Proposed Delay in ICD-10 Compliance Deadline: What Does It Mean to You?
April 10, 2012
A newly proposed rule gives healthcare providers an additional year to implement the International Classification of Diseases, 10th Edition (ICD-10), diagnosis and procedure codes. On April 9, 2012, the U.S. Department of Health and Human Services proposed that organizations would need to be in compliance by Oct. 1, 2014.
What would this deadline postponement mean for your healthcare organization? How would it affect the organization’s overall timeline for implementing regulatory requirements?
Is Your Transition to ICD-10 on Track?
Oct. 1, 2014, may seem far away, but it is just around the corner. It can be challenging to juggle ICD-10 with ongoing electronic health records implementation or optimization and Meaningful Use compliance. To allow adequate time for your organization’s ICD-10 activities, Crowe Horwath LLP recommends completing the following tasks by Dec. 31, 2012:
- Complete Meaningful Use Stage 1 attestation (eligible professionals and hospitals only).
- Conduct an ICD-10 executive-level assessment to determine your organization’s overall risk of compliance.
- Assign a qualified project manager to lead your ICD-10 initiative.
- Perform an application inventory to gauge remediation efforts on technology infrastructure.
- Conduct an ICD-10 in-depth assessment to determine the enterprisewide risk of compliance.
- Estimate budgets for ICD-10 training, technology enhancement, and changes to clinical, revenue cycle, and operational processes.
- Develop a strategic project plan that takes your organization from its current state to enterprisewide ICD-10 compliance.
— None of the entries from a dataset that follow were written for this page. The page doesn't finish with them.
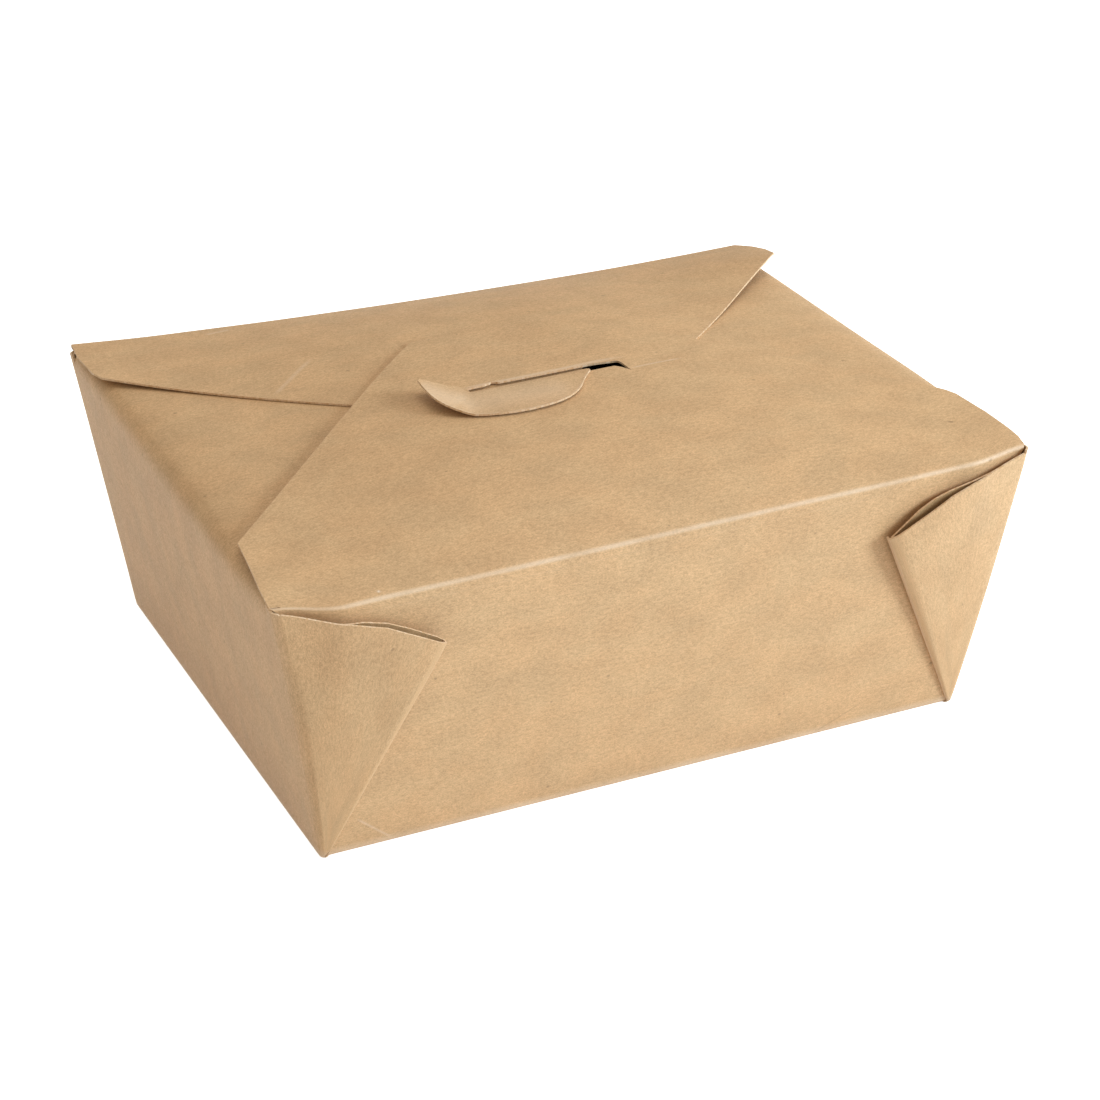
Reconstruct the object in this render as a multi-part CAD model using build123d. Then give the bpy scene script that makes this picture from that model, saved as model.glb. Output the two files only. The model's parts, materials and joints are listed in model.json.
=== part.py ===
from build123d import *
import os
from math import hypot, sqrt

# A food carton folded from one sheet of kraft board, closed.
# The origin is the middle of its base, X runs along the long walls, the front wall faces -Y.
# Each long wall carries two corner pleats on its outside: the board turns back along the wall,
# turns again at a slanted fold and runs round the corner into the end wall.
# The end flaps lie lowest, then the back flap, then the front flap.
# The back flap's tongue comes up through the front flap's slit and locks the lid.

# Board
card = 0.45  # thickness
fold_bead = 0.26  # radius of the ridge along a pressed fold line
lap = 0.03  # how much thicker a sheet is where it laps the end of another, so that they fuse

# The tray, as sizes of the base's outside and of the rim's fold lines
base_length = 152.4
base_width = 120.65
rim_length = 173.4
rim_width = 131.0
height = 63.5

# Corner pleats
layer_pitch = 0.8  # from the middle of one layer to the next, at the rim
foot_pitch = 0.6  # the same at the base, where the folds are squeezed
foot_reach = 1.6  # from the corner back to the slanted fold, at the base
tip_reach = 32.8  # the same at the pleat's tip
tip_height = 48.3
mouth_wide = 3.0  # how far the outer layer bows off the inner one
mouth_slim = 1.6
mouth_room = 12.0  # depth of the cut that frees the layers' top edges

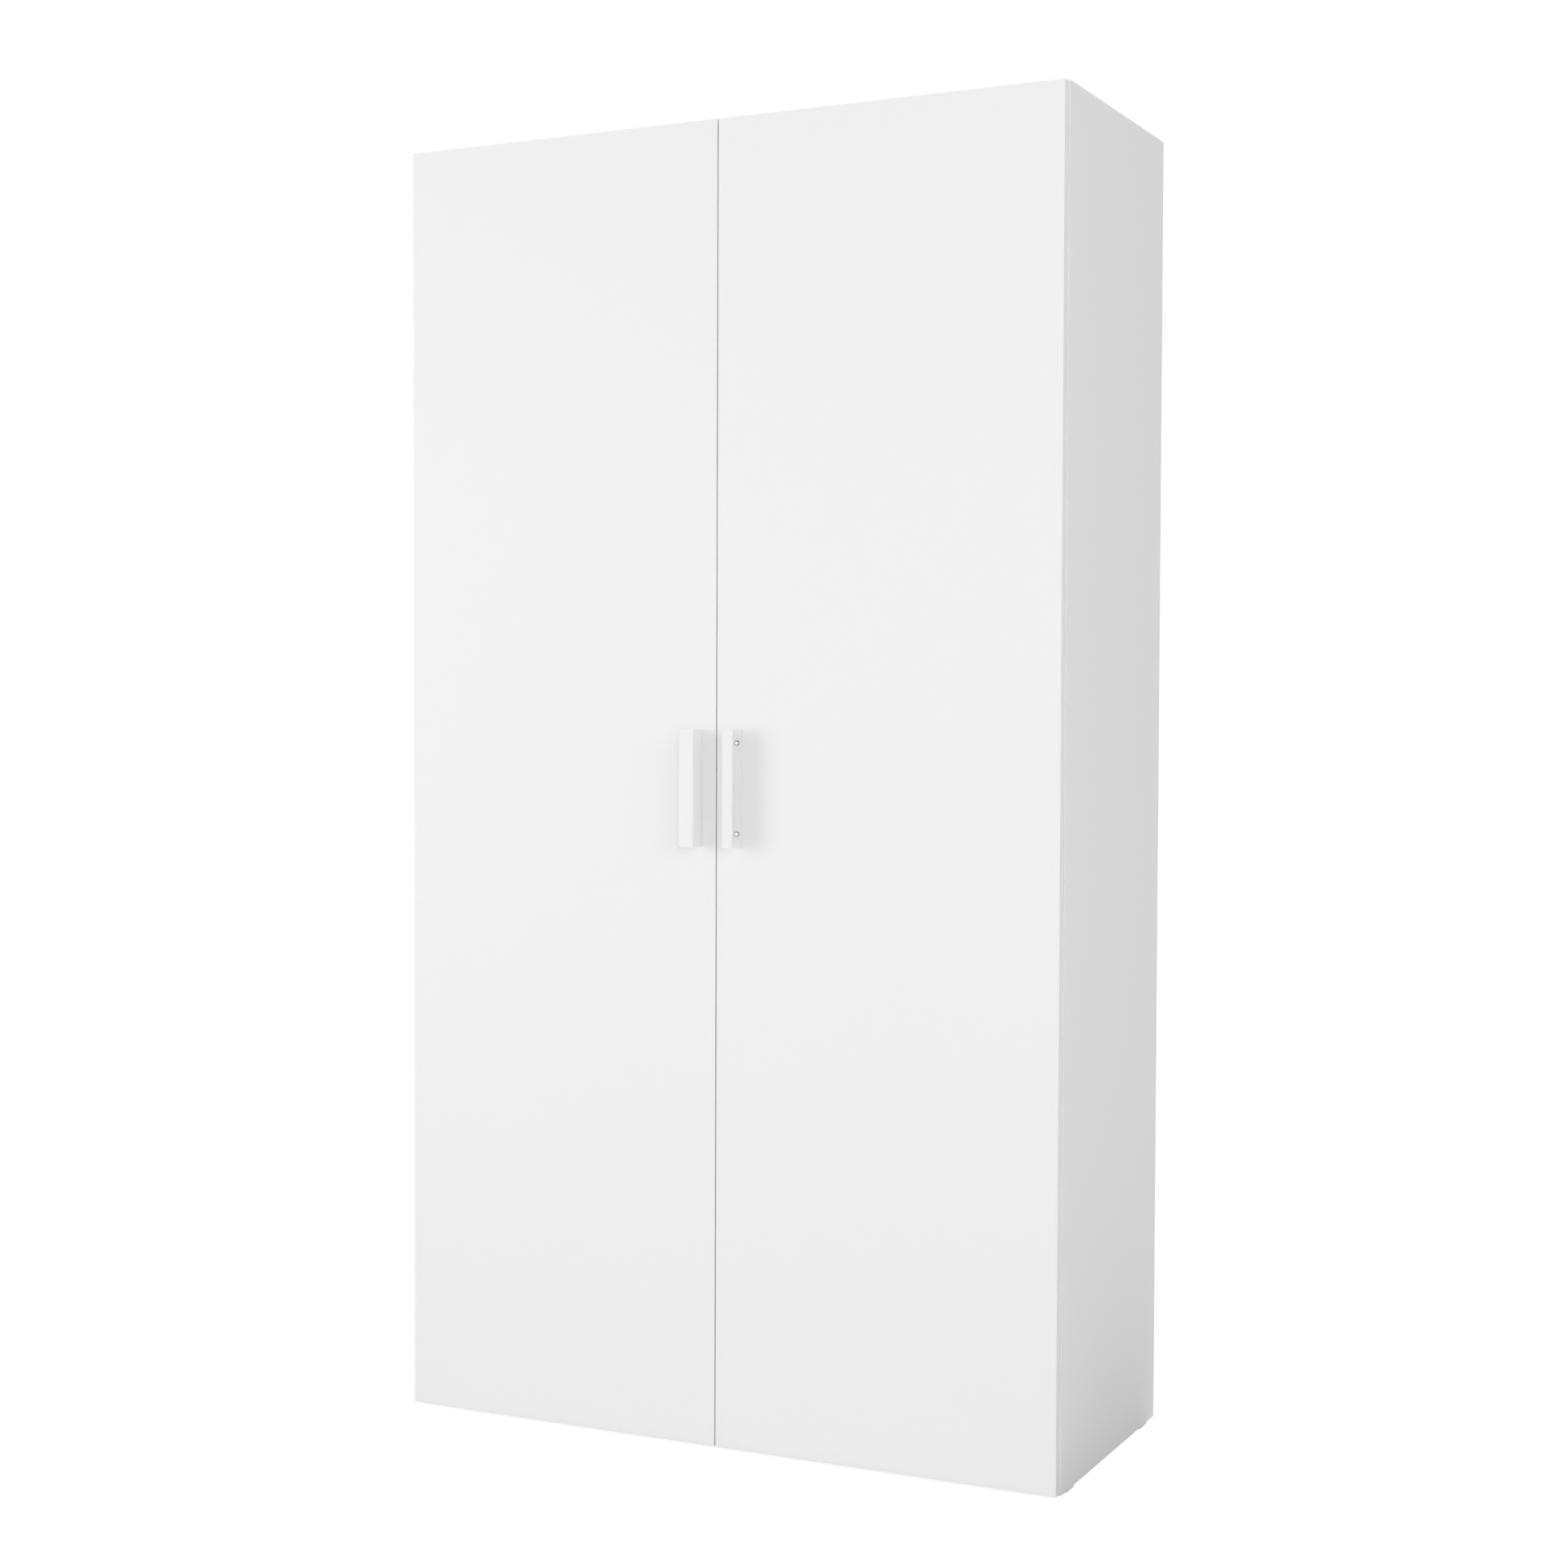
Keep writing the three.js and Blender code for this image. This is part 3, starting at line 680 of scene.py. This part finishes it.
# Light: an even white room, and soft lamps in front, each turned to the middle of the wardrobe.
# Polished metal also shows a dark ceiling, and a black flag that stands to the right.
light = {
    "room": 0.585,
    "ceiling": {"low": 0.35, "high": 0.6, "dark": 0.85},
    "flag": {"turn": 84, "rise": 30, "edge": 0.72, "inner": 0.82, "dark": 0.97},
    "aim": (0.0, -0.2, 0.95),
    "lamps": {
        "key": {"turn": 35, "rise": 12, "distance": 4.5, "width": 2.0, "height": 2.0, "power": 16.3},
        "right": {"turn": 60, "rise": 15, "distance": 4.2, "width": 2.0, "height": 2.0, "power": 15.0},
        "front": {"turn": 25, "rise": 4, "distance": 4.5, "width": 1.0, "height": 3.0, "power": 22.6},
        "leftFront": {"turn": -33, "rise": 4, "distance": 4.5, "width": 0.8, "height": 3.0, "power": 16.0},
        "left": {"turn": -48, "rise": 4, "distance": 4.5, "width": 1.5, "height": 3.0, "power": 35.0},
    },
}


def outward(turn, rise):
    turn = math.radians(turn)
    rise = math.radians(rise)
    return Vector((math.sin(turn) * math.cos(rise), -math.cos(turn) * math.cos(rise), math.sin(rise)))


def makeLamp(name, turn, rise, distance, width, height, power):
    data = bpy.data.lights.new(name, "AREA")
    data.shape = "RECTANGLE"
    data.size = width
    data.size_y = height
    data.energy = power
    away = outward(turn, rise)
    lamp = bpy.data.objects.new(name, data)
    lamp.location = Vector(light["aim"]) + distance * away
    lamp.rotation_mode = "QUATERNION"
    lamp.rotation_quaternion = (-away).to_track_quat("-Z", "Y")
    scene.collection.objects.link(lamp)


def makeRoom():
    scene.world = bpy.data.worlds.new("room")
    scene.world.use_nodes = True
    scene.world.node_tree.nodes.clear()
    nodes = Nodes(scene.world.node_tree)
    white = (1.0, 1.0, 1.0, 1.0)
    lit = nodes.add("ShaderNodeBackground", sockets={"Color": white, "Strength": light["room"]})
    way = nodes.add("ShaderNodeTexCoord", output="Generated")
    ceiling = light["ceiling"]
    flag = light["flag"]
    height = nodes.add("ShaderNodeSeparateXYZ", sockets={"Vector": way}, output="Z")
    toFlag = {0: way, 1: outward(flag["turn"], flag["rise"])}
    closeness = nodes.add("ShaderNodeVectorMath", {"operation": "DOT_PRODUCT"}, toFlag, "Value")
    above = nodes.ramp(height, ceiling["low"], ceiling["high"])
    beside = nodes.ramp(closeness, flag["edge"], flag["inner"])
    mirrored = nodes.add("ShaderNodeLightPath", output="Is Glossy Ray")
    shaded = (ceiling["dark"] * above).most(flag["dark"] * beside) * mirrored
    plain = nodes.add("ShaderNodeBackground", sockets={"Color": white, "Strength": 1.0})
    dark = nodes.add("ShaderNodeBackground", sockets={"Color": white, "Strength": 0.0})
    seen = nodes.add("ShaderNodeMixShader", sockets={0: shaded, 1: plain, 2: dark})
    room = nodes.add("ShaderNodeMixShader", sockets={0: nodes.seenDirectly(), 1: lit, 2: seen})
    nodes.add("ShaderNodeOutputWorld", sockets={"Surface": room})


# Floor: it looks white but for the wardrobe's faint shadow; beside the wardrobe its colour is darker, a
# painted shadow that gives less light back
floor = {
    "size": 40.0,
    # painted shadow: the floor's colour close to the wardrobe
    "near": shade(0.22),
    "far": shade(0.8),
    "sideReach": 0.5,
    "frontEdge": 0.2,
    "frontReach": 0.03,
    "seenTint": shade(0.35),
    "glow": 0.9,
}


def makeFloor():
    paint = Paint("floor")
    hi = cadBox[1]
    run = paint.add("ShaderNodeSeparateXYZ", sockets={"Vector": paint.place}, output="X")
    # Painted shadow: the colour darkens towards the wardrobe, more beside it than in front
    aside = (abs(run) - hi.x).most(0) * (1 / floor["sideReach"])
    before = (abs(run.out("Y")) - floor["frontEdge"]).most(0) * (1 / floor["frontReach"])
    away = (aside * aside + before * before).root()
    fade = paint.ramp(away, 0.0, 1.0)
    tint = paint.blend(fade, floor["near"], floor["far"])
    matte = paint.add("ShaderNodeBsdfDiffuse", sockets={"Color": tint})
    seen = paint.add("ShaderNodeBsdfDiffuse", sockets={"Color": floor["seenTint"]})
    glow = paint.add("ShaderNodeEmission", sockets={"Strength": floor["glow"]})
    white = paint.add("ShaderNodeAddShader", sockets={0: seen, 1: glow})
    mixed = paint.add("ShaderNodeMixShader", sockets={0: paint.seenDirectly(), 1: matte, 2: white})
    paint.feed(paint.tree.nodes["Material Output"].inputs["Surface"], mixed)
    paint.tree.nodes.remove(paint.shader)
    mesh = bmesh.new()
    bmesh.ops.create_grid(mesh, x_segments=1, y_segments=1, size=floor["size"] / 2)
    pieceFrom(meshFrom(mesh, "floor"), "floor", paint.material)


makeCamera()
for lampName, lampSizes in light["lamps"].items():
    makeLamp(lampName, **lampSizes)
makeRoom()
makeFloor()
scene.view_settings.view_transform = "Standard"
print("camera, lamps and floor ready")
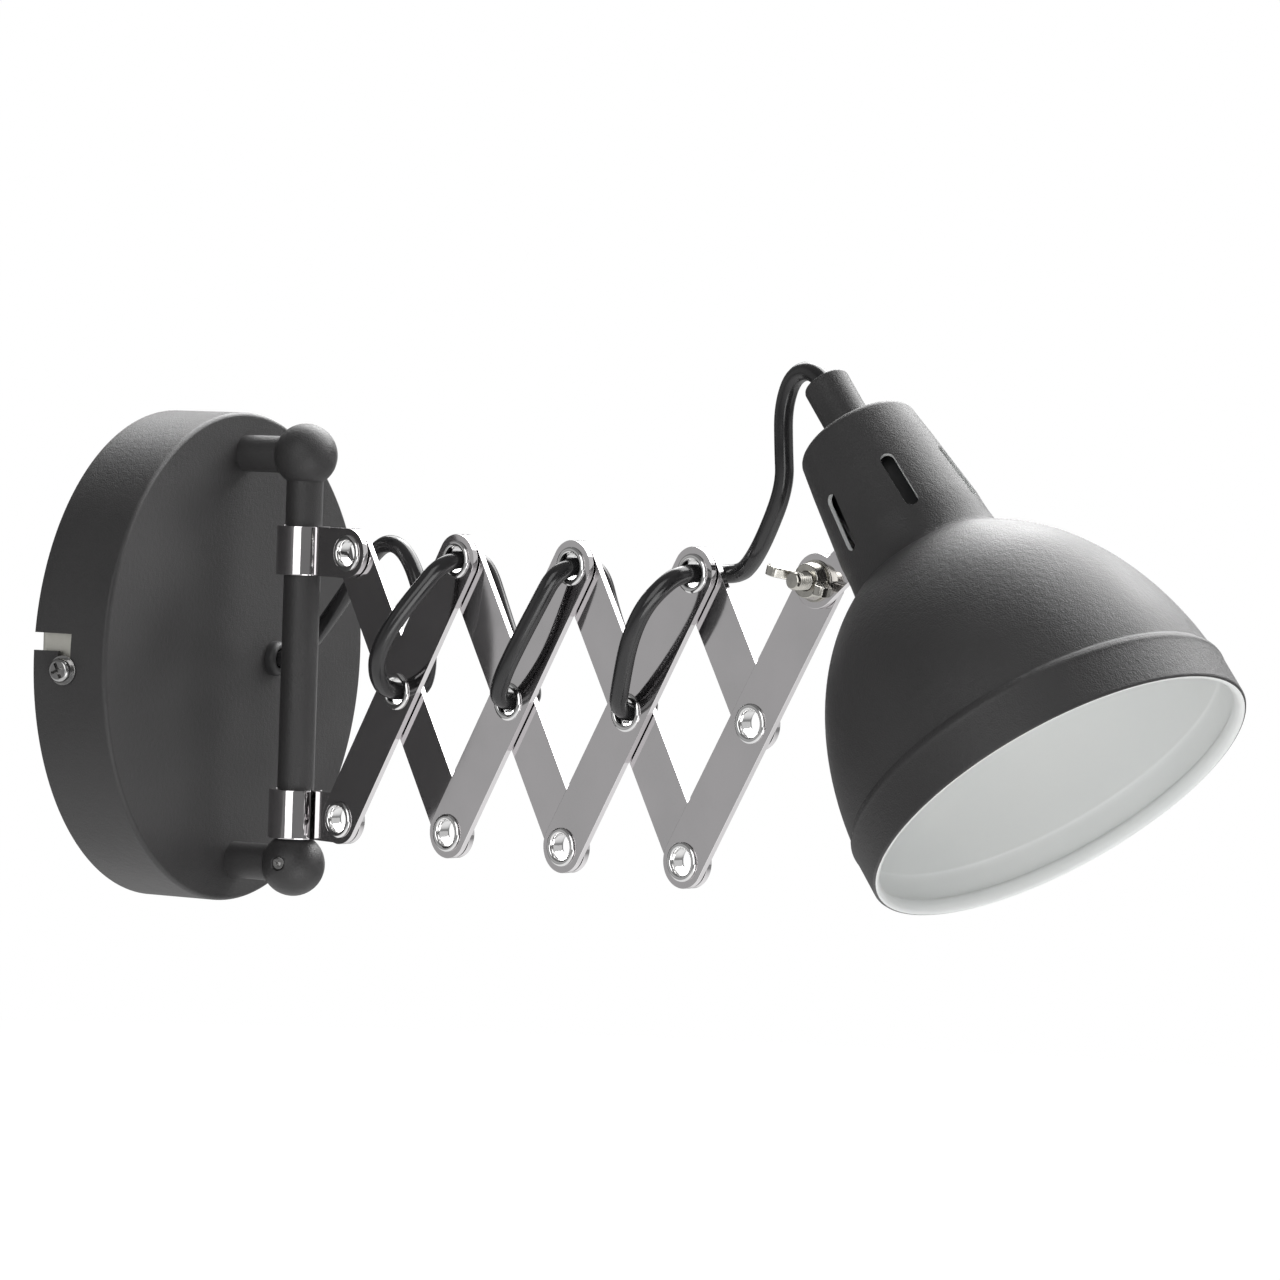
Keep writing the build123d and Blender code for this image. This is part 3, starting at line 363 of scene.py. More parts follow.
    @staticmethod
    def from_node(node: str, name: str, flat: bool = True) -> Object:
        """Merged copy of a drawn node, with its flat faces cleared of their triangles."""
        Bench.clear()
        source = bpy.data.objects[node]
        piece = bpy.data.objects.new(name, source.data.copy())
        piece.data.name = name
        bpy.context.scene.collection.objects.link(piece)
        piece.data.materials.clear()
        Bench.edit(piece)
        bpy.ops.mesh.customdata_custom_splitnormals_clear()
        bpy.ops.mesh.remove_doubles(threshold=1e-6)
        if flat:
            bpy.ops.mesh.dissolve_limited(angle_limit=math.radians(0.5))
        bpy.ops.object.mode_set(mode="OBJECT")
        return piece

    @staticmethod
    def smooth(piece: Object, angle: float = 35.0) -> Object:
        """Smooth shading up to an angle between faces, in degrees, with large faces left flat."""
        Bench.pick(piece)
        bpy.ops.object.shade_smooth_by_angle(angle=math.radians(angle))
        even = piece.modifiers.new("even", "WEIGHTED_NORMAL")
        even.mode, even.weight, even.keep_sharp = "FACE_AREA", 100, True
        bpy.ops.object.modifier_apply(modifier=even.name)
        return piece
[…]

Once these efforts are completed, there will be ample time for enterprisewide remediation before the proposed Oct. 1, 2014, deadline for compliance.
The Cost of Noncompliance
For even the smallest healthcare organization, the consequences of being unprepared for ICD-10 can be significant. For starters, payment reimbursement time may increase a minimum of 14 days for the first six months after the ICD-10 compliance deadline. In addition, noncompliant documentation and coding means inefficiencies and error rates that can prolong the reimbursement process, increasing claims processing time by as much as 25 percent.